▸ Problem requirements
Find each line with the string "model" and report it.

========================================================================

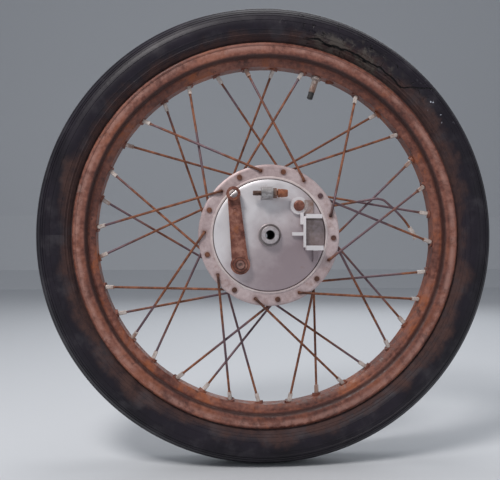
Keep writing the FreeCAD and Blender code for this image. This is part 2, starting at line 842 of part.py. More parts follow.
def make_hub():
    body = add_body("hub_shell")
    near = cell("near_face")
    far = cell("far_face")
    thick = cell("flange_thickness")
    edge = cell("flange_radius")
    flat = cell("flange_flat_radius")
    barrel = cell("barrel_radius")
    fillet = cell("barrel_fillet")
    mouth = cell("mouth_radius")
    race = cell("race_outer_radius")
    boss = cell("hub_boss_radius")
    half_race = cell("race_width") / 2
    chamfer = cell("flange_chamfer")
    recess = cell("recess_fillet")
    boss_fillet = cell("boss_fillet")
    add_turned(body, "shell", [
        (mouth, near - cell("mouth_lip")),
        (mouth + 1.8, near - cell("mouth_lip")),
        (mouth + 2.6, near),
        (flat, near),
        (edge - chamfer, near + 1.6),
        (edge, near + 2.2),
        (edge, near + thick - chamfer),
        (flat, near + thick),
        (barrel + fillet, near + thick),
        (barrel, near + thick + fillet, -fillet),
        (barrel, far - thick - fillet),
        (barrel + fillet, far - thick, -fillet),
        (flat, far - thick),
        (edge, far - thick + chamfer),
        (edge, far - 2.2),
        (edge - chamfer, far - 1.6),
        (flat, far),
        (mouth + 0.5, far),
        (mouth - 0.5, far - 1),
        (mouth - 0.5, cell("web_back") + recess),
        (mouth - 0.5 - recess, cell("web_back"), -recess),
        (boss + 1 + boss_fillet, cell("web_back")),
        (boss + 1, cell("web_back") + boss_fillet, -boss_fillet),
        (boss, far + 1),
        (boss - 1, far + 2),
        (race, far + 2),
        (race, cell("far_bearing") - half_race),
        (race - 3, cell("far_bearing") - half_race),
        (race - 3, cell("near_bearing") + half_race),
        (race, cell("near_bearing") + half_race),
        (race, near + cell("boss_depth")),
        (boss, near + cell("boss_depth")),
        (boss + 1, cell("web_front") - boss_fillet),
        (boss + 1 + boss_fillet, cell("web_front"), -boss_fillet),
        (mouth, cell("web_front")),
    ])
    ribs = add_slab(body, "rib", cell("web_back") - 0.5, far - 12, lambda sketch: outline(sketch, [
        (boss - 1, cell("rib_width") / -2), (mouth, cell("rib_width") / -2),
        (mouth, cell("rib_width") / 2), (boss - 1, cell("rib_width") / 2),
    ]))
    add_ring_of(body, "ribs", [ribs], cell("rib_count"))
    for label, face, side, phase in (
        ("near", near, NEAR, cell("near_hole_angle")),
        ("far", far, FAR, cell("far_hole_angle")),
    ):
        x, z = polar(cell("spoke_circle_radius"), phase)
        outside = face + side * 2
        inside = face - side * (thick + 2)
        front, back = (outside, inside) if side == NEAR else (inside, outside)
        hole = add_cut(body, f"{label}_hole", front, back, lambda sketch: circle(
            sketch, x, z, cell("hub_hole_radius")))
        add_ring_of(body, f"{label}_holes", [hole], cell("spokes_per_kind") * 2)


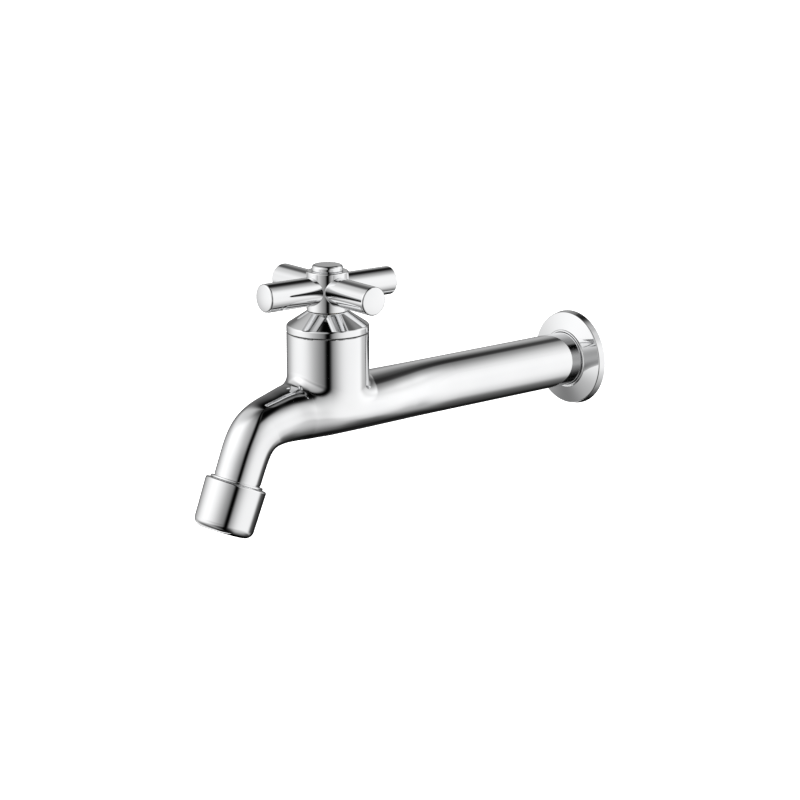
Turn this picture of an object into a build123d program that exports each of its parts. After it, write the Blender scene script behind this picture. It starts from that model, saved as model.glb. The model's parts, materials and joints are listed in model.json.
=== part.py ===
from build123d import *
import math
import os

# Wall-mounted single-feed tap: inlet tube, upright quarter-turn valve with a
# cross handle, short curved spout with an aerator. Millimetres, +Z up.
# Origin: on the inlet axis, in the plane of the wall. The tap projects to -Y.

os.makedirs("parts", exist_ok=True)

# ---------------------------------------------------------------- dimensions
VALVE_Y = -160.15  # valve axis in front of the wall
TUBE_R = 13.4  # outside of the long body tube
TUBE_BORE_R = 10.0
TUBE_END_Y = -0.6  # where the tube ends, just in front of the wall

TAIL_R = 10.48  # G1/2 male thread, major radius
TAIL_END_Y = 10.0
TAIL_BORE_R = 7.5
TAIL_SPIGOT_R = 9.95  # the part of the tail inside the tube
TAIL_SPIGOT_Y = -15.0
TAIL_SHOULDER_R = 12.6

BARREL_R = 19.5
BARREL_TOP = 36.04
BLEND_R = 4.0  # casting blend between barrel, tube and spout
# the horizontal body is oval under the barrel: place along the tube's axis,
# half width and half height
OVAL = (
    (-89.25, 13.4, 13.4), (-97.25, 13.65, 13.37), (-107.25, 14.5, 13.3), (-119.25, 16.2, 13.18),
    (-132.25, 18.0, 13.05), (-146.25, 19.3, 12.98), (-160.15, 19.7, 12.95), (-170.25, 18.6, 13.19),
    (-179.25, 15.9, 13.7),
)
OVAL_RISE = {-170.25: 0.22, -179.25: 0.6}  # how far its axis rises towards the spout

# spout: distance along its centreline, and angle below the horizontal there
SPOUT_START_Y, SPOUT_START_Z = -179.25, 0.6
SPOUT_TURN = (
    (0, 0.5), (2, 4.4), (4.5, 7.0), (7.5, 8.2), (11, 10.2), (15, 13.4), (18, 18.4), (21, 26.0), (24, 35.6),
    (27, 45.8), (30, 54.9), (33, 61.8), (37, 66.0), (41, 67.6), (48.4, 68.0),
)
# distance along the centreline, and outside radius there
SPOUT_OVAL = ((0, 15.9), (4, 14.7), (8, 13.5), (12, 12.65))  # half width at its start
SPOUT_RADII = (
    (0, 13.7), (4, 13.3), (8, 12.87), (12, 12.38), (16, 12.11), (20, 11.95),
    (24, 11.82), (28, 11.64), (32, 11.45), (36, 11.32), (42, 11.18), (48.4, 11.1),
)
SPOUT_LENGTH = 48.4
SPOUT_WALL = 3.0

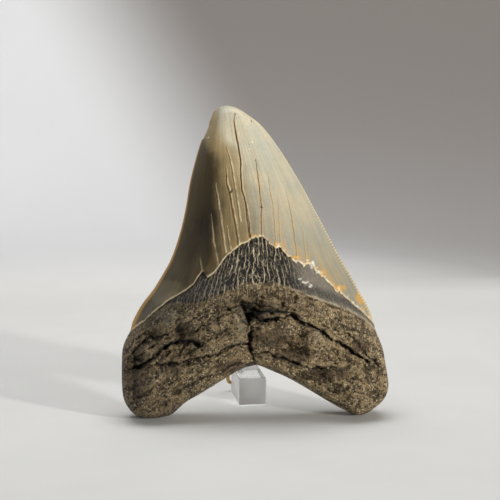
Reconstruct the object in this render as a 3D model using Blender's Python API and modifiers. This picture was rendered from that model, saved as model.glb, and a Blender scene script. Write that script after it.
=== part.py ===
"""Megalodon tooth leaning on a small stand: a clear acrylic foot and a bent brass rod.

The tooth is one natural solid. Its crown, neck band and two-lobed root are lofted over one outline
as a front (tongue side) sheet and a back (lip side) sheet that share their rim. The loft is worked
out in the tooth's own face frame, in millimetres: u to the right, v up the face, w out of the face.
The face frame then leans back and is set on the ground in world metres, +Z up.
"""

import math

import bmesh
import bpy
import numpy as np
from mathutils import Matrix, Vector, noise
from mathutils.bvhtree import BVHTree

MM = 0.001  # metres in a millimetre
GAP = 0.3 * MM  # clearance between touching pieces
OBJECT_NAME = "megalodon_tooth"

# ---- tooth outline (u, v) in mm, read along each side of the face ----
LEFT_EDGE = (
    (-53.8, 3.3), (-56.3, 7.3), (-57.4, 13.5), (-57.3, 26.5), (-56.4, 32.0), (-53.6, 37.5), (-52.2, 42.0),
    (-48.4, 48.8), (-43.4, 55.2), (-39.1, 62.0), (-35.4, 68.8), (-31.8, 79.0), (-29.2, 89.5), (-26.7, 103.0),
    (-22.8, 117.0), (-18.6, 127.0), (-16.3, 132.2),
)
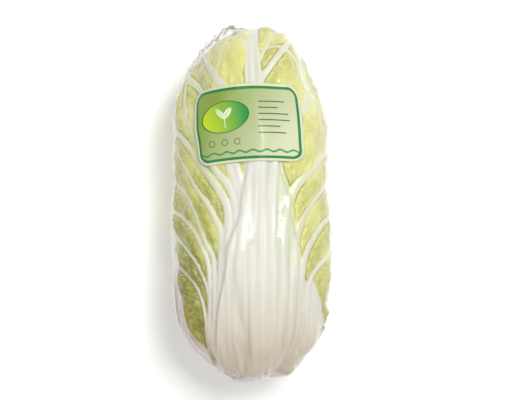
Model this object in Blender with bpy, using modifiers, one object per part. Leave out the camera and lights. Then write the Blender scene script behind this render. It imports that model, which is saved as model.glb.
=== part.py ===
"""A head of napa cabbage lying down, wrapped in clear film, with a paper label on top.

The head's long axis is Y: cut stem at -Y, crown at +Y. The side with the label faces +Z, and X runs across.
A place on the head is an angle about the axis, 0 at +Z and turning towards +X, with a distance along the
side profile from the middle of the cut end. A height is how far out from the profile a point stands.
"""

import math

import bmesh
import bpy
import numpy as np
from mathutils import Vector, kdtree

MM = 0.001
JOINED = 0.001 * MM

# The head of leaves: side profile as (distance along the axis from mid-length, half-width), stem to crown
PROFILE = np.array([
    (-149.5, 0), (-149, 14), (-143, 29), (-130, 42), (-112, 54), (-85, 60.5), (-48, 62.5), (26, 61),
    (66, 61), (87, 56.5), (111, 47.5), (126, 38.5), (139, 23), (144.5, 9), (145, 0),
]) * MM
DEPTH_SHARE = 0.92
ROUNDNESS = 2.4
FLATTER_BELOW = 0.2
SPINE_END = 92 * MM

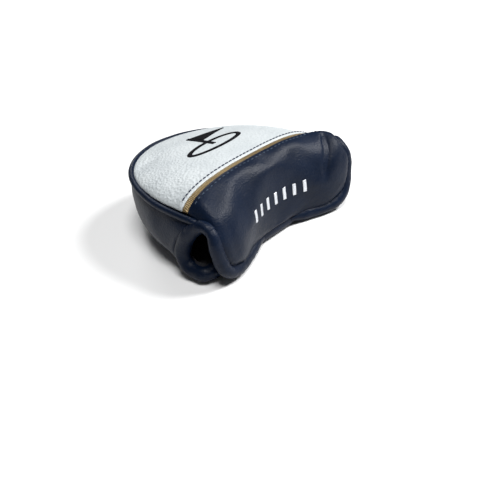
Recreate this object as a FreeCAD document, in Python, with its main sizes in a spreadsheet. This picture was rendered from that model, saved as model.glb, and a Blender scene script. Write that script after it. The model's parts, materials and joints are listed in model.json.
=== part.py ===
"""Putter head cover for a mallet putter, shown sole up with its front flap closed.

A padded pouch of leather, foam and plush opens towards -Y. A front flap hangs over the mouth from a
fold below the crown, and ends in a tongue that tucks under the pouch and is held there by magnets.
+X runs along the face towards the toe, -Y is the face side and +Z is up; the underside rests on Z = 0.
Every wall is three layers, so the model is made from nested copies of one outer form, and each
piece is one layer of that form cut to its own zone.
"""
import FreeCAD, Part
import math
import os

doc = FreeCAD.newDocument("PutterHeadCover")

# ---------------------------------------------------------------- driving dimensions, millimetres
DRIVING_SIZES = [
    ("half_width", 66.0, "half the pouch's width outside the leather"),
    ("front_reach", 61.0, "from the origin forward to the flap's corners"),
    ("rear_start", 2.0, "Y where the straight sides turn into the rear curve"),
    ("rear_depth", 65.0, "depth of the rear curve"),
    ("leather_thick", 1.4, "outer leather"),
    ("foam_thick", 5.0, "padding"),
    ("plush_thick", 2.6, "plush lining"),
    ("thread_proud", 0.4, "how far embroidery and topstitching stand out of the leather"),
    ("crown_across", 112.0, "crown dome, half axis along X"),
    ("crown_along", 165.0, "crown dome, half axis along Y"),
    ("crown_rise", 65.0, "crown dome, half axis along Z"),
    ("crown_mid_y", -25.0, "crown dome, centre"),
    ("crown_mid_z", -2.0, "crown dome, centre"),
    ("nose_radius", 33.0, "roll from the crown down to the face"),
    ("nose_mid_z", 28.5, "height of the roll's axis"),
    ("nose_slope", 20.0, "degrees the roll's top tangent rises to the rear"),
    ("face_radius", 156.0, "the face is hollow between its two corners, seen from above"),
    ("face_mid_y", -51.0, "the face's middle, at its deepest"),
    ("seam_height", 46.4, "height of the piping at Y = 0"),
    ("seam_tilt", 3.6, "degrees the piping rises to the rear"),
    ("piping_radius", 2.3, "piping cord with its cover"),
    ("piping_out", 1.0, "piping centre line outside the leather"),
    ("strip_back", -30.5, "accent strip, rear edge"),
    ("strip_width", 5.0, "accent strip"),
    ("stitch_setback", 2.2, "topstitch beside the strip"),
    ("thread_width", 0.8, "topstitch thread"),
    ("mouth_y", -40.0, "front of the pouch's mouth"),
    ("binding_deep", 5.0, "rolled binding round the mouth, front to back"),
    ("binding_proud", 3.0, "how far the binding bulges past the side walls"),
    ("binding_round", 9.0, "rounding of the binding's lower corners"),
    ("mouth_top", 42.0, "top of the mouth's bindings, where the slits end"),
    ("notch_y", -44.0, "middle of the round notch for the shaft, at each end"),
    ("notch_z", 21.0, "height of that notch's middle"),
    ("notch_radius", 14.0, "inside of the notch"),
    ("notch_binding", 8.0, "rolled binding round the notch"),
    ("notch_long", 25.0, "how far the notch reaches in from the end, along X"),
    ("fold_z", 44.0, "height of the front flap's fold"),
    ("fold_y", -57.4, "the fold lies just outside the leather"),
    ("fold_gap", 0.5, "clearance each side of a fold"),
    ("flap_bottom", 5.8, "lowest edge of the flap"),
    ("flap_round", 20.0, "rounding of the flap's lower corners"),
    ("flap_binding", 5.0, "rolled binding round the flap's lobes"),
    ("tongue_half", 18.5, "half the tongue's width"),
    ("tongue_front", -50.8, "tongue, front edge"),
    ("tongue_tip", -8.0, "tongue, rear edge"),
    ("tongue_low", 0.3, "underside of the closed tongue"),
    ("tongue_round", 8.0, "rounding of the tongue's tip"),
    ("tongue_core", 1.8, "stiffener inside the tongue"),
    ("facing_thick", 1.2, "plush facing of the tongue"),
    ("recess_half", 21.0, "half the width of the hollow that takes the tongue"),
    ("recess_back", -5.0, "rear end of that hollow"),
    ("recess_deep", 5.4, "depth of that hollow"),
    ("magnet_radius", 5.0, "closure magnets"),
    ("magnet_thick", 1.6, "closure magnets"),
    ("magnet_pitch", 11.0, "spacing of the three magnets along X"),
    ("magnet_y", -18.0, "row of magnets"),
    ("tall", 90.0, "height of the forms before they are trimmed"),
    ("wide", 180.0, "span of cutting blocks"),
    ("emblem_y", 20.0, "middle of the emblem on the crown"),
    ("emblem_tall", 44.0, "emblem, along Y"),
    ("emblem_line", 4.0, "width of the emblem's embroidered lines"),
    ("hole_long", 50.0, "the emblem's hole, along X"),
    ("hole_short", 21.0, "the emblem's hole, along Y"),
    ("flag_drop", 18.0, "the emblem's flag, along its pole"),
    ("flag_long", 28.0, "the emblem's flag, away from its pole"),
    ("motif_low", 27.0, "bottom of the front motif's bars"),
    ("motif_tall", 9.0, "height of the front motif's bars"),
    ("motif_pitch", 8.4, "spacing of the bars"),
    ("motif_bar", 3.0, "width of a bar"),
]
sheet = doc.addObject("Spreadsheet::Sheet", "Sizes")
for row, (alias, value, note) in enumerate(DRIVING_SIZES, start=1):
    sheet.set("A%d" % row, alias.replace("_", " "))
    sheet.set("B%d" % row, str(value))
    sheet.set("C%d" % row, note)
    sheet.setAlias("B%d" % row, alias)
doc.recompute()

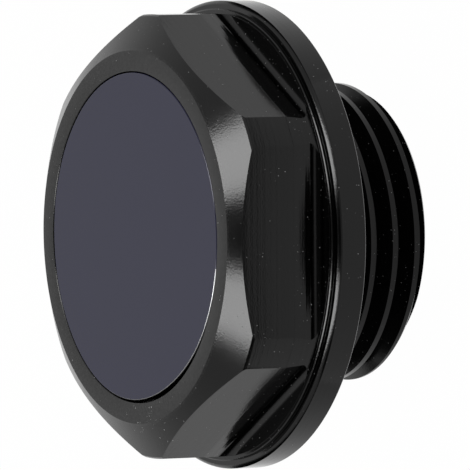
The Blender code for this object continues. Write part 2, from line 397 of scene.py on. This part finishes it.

========================================================================

▸ Reply to the task
Turn this picture of an object into a build123d program that exports each of its parts. After it, write the Blender scene script behind this picture. It starts from that model, saved as model.glb. The model's parts, materials and joints are listed in model.json.
Reconstruct the object in this render as a 3D model using Blender's Python API and modifiers. This picture was rendered from that model, saved as model.glb, and a Blender scene script. Write that script after it.
Model this object in Blender with bpy, using modifiers, one object per part. Leave out the camera and lights. Then write the Blender scene script behind this render. It imports that model, which is saved as model.glb.
Recreate this object as a FreeCAD document, in Python, with its main sizes in a spreadsheet. This picture was rendered from that model, saved as model.glb, and a Blender scene script. Write that script after it. The model's parts, materials and joints are listed in model.json.
Every wall is three layers, so the model is made from nested copies of one outer form, and each